Leeds Met v-c resigns

Simon Lee will leave at the end of the academic year. Melanie Newman reports

January 15, 2009

Simon Lee, the vice-chancellor of Leeds Metropolitan University, has resigned after six years in post.

Ninian Watt, the chair of Leeds Met’s board of governors, said today: “Professor Simon Lee, our vice-chancellor, has informed me that he will be leaving us this summer. Simon has led six extraordinarily successful years of transformation of the university, and we look forward to that momentum being maintained. The university is well placed to attract our next vice-chancellor, and we will be advertising accordingly.”

Professor Lee is understood to have tendered his resignation before Christmas. He plans to stay at the university until graduation time this summer.

In today’s “VC Reflects” column on the university’s website, Professor Lee writes: “When I joined this university in 2003, Sir Howard Newby was chief executive of the Higher Education Funding Council [for England]. He became vice-chancellor of the University of the West of England at Bristol and is now Liverpool’s vice-chancellor. His successor at Hefce, David Eastwood, had been vice-chancellor of East Anglia and is about to become Birmingham’s vice-chancellor. By comparison with their three jobs each in these six years, it seems rather conservative to have stayed in one post so long, but I have decided, as the chair of governors, Ninian Watt, announces today, that this is to be my last academic year here.”

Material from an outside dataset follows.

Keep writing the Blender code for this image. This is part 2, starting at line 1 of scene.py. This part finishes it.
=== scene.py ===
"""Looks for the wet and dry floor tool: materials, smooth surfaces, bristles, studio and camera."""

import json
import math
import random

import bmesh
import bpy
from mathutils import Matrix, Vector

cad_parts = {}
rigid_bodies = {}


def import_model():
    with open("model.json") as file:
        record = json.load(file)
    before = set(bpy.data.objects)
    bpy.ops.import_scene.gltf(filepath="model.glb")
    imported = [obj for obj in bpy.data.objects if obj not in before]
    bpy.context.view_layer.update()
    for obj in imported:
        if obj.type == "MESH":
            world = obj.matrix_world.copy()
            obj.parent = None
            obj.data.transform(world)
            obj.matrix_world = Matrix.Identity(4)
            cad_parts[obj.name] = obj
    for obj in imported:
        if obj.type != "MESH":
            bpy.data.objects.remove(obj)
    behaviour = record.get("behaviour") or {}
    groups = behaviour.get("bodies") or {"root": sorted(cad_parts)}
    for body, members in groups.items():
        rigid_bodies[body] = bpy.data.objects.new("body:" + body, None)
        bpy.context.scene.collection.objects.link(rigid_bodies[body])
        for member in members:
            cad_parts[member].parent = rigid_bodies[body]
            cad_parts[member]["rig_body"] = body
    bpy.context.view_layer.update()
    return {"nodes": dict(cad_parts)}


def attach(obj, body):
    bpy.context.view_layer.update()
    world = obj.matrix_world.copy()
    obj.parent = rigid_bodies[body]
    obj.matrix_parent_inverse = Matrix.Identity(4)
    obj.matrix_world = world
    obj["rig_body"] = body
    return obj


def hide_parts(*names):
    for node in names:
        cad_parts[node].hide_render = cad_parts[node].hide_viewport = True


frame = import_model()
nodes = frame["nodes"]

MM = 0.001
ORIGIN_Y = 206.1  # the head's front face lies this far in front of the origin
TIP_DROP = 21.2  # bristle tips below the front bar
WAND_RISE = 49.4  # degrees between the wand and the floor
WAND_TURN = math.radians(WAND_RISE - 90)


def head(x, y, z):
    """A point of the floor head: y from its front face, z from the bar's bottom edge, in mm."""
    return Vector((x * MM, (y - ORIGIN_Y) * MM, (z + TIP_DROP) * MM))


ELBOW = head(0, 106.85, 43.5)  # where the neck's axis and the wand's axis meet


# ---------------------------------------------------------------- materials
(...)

Before joining Leeds Met – whose name is to change this year to Leeds Carnegie University – Professor Lee was rector and chief executive of Liverpool Hope University College and professor of jurisprudence at Queen’s University Belfast. Many of Professor Lee’s key achievements at Leeds Met have been in the sporting field. He transformed the Carnegie Faculty of Sport and Education into a centre of excellence. In 2007, the university purchased a 51 per cent share in Leeds Tykes rugby union club, changing its name to Leeds Carnegie. In the same year, Professor Lee struck a deal under which the university sponsored rugby league’s premier competition, the Challenge Cup – the first such partnership of its kind in higher education.

A spokesperson for the University and College Union branch at Leeds Met said: “Simon Lee has transformed the place in terms of building and sports sponsorship but has not done much on the staff relationship side. Let’s hope those things improve when he’s gone.”